Step by step approach to estimating survivor benefits
- Identify the worker’s base benefit. Start with the deceased worker’s primary insurance amount or unreduced retirement benefit if you know it.
- Choose the survivor category. Widow, disabled widow, child, spouse caring for child, or dependent parent rules all use different percentages.
- Apply age-based reductions if needed. For a widow or widower claiming before survivor full retirement age, reduce the percentage accordingly.
- Estimate other eligible household survivors. Add children or other qualifying beneficiaries if they are likely to claim at the same time.
- Compare the total with the family maximum. If the raw total exceeds the cap, reduce the household payout proportionally.
- Add the possible $255 lump sum death payment separately. This is not part of the monthly survivor benefit.
That process is exactly why a calculator is useful. It transforms legal rules into a planning estimate you can compare across ages, household configurations, and claiming timelines.
Common errors people make
- Assuming every survivor receives 100% of the worker’s amount.
- Forgetting that claiming age can permanently reduce a widow or widower benefit.
- Ignoring the family maximum when more than one person is eligible.
- Confusing retirement spousal benefits with survivor benefits.
- Relying on the $255 death payment as if it were a major support program.
- Failing to check whether a child remains eligible after age 18 or after leaving full-time secondary school.
A careful estimate helps families avoid underinsurance and bad timing decisions. For example, a surviving spouse with their own retirement benefit may want to compare taking a reduced survivor benefit first and switching later, or vice versa, depending on age and lifetime income expectations.
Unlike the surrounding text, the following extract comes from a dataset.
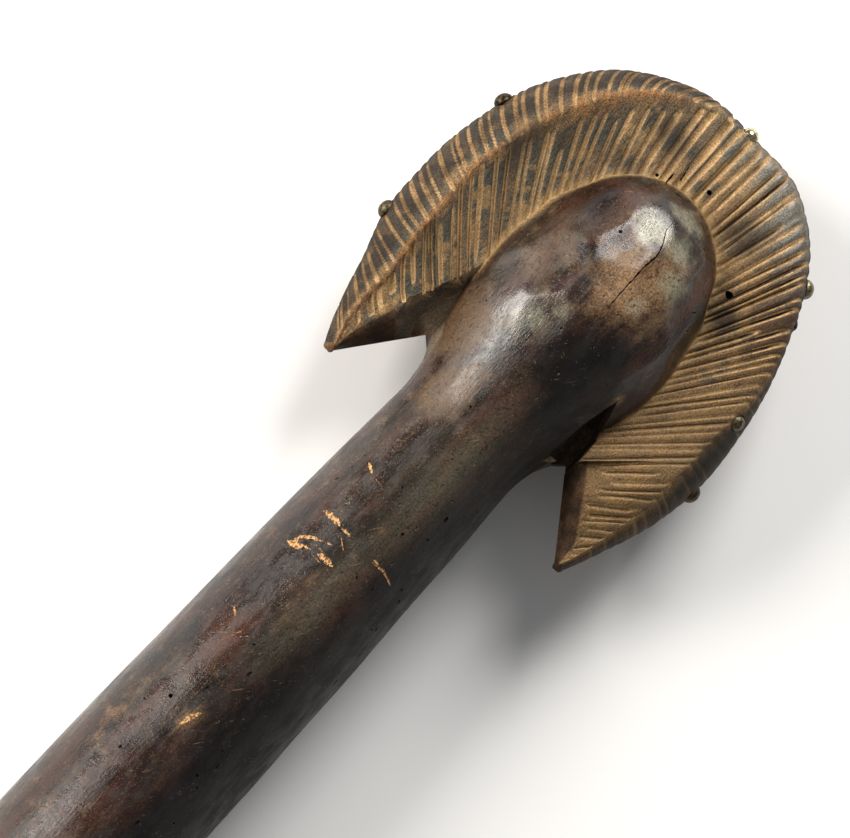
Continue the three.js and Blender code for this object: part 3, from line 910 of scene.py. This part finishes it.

When a professional review is worth it
You should strongly consider a direct SSA review or professional planning analysis if your situation involves remarriage, divorce, disability, multiple children, dependent parents, delayed retirement credits, workers compensation offsets, public pension offsets, or questions about deemed filing and switching strategies. Survivor benefits can be among the largest retirement assets a household has, and even a small claiming mistake can create years of lost income.
Authoritative sources are essential. For official guidance, review the SSA survivor overview at ssa.gov/survivor, the SSA publication on survivor benefits at ssa.gov survivor benefits publication, and retirement research from Boston College’s Center for Retirement Research at crr.bc.edu.
Bottom line on social security survivor benefits calculation
Social Security survivor benefits are not arbitrary. They follow a structured system built around the deceased worker’s earnings record, the survivor’s category, age-based reductions, and the family maximum. If you understand those moving parts, you can estimate benefits with much greater confidence.
This calculator gives you a practical planning estimate by applying standard survivor percentages and a configurable family maximum. It is especially useful for comparing scenarios such as claiming at age 60 versus waiting until full retirement age, or testing how multiple eligible children affect the household total. Use it as a starting point, then verify all assumptions with the SSA before filing.